If all the protesters along the route of the Keystone pipeline are arrested, charged, convicted and jailed, what do we do?  I’m thinking of those civil rights activists in the 50’s and 60’s who just kept filling in the places of the ones arrested, until the police didn’t have any more jail space. Do we have to do that?  And would we?

And what about those of us who write articles and letters to newspapers criticizing the polluters? Are we a “danger” to the security of our nation? This past Tuesday evening, several dozen citizens spoke at a public hearing in Union, Mo., testifying under oath and for the record that we don’t trust Ameren Missouri to build a coal ash landfill in the Missouri River floodplain at Labadie. Some of us even hinted that Ameren bribes the decision makers with campaign contributions and by wining and dining them at parties when the American Legislative Exchange Council meets at fancy resorts. Since Ameren provides an essential product and service, does that make us subversive? Our faces are now in the video record, and our testimony transcribed by a court reporter. It would be incredibly easy for someone who wanted to intimidate us to find out where we live, get into our electronic devices, and do some real damage.

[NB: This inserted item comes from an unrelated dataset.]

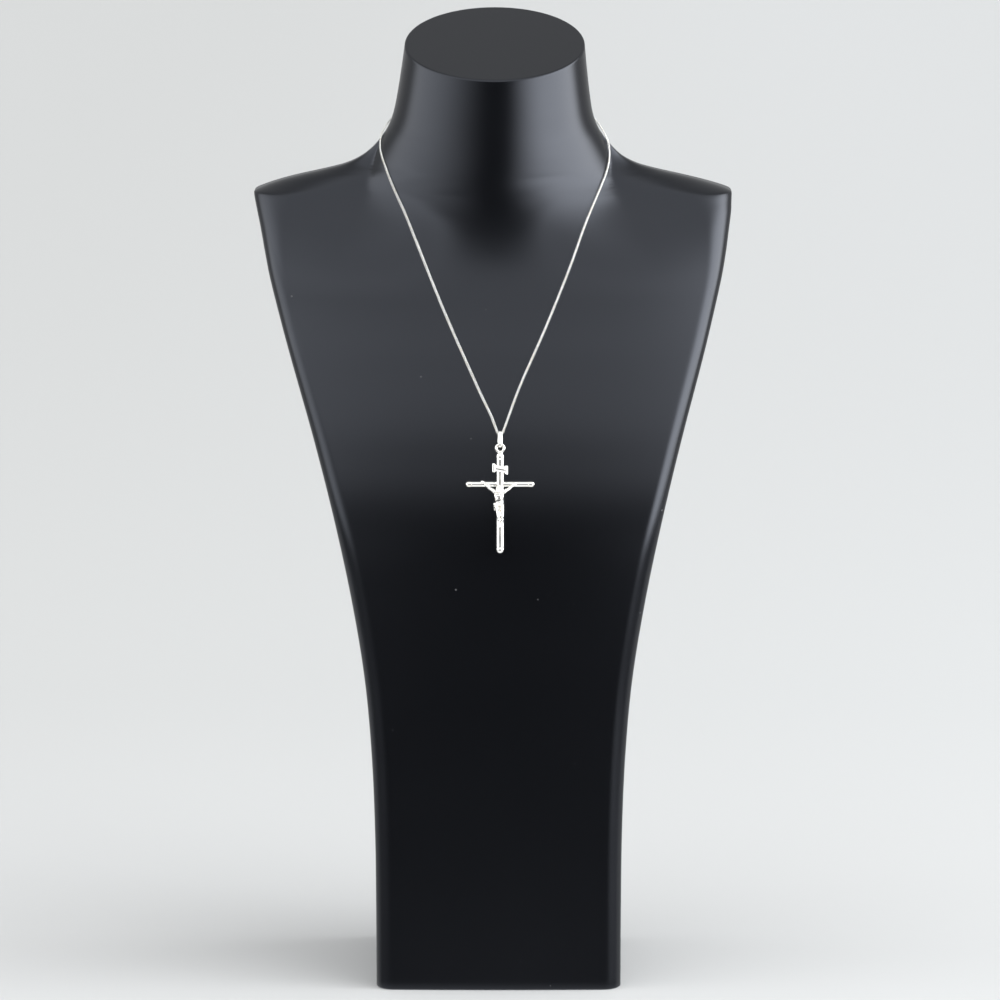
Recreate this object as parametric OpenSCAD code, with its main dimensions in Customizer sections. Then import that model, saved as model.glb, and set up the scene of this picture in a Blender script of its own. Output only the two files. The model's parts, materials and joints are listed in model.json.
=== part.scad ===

If this seems far-fetched, read in this DeSmog Blog article about the protesters outside a meeting of ALEC  in Phoenix in 2012. I happen to know some of the folks who were there and protested. They are hardly the dangerous type, since most are middle aged or older and couldn’t do any real harm even if they tried. But that didn’t matter to the powers-that-be.
I’ve been to many protests where we were allowed to walk peacefully up and down a public sidewalk carrying signs. The operative word here is “allowed.”  There are local rules and regulations about protests, rallies, parades, etc., and that’s fine. But how those rules are enforced can change pretty quickly. As long as we are not a real threat to the power structure, the police are told to just keep an eye on us.  But step on some toes, as the Occupy protesters did, and permits are canceled, and off to jail they go.

Like the frog in warm water, we may be getting used to limits on our freedom of assembly and our right to criticize the government or the corporations that actually run the government. I’m sure I’m not the only one who has to think twice about speaking out and ask myself how much I am willing to risk. I had a poster in the 70’s that said, “Just because you’re paranoid, don’t think they’re not out to get you.”  Where is the line between fear/paranoia and the need to be really careful?  I don’t know.

If you go to the website of the Labadie Environmental Organization, you can see a photo of the Labadie bottoms and the Ameren plant sitting right there next to the river. For now, no one has been charged as an “eco terrorist” for posting that photo or for taking interested citizens on tours around the area on public roads. At least not yet.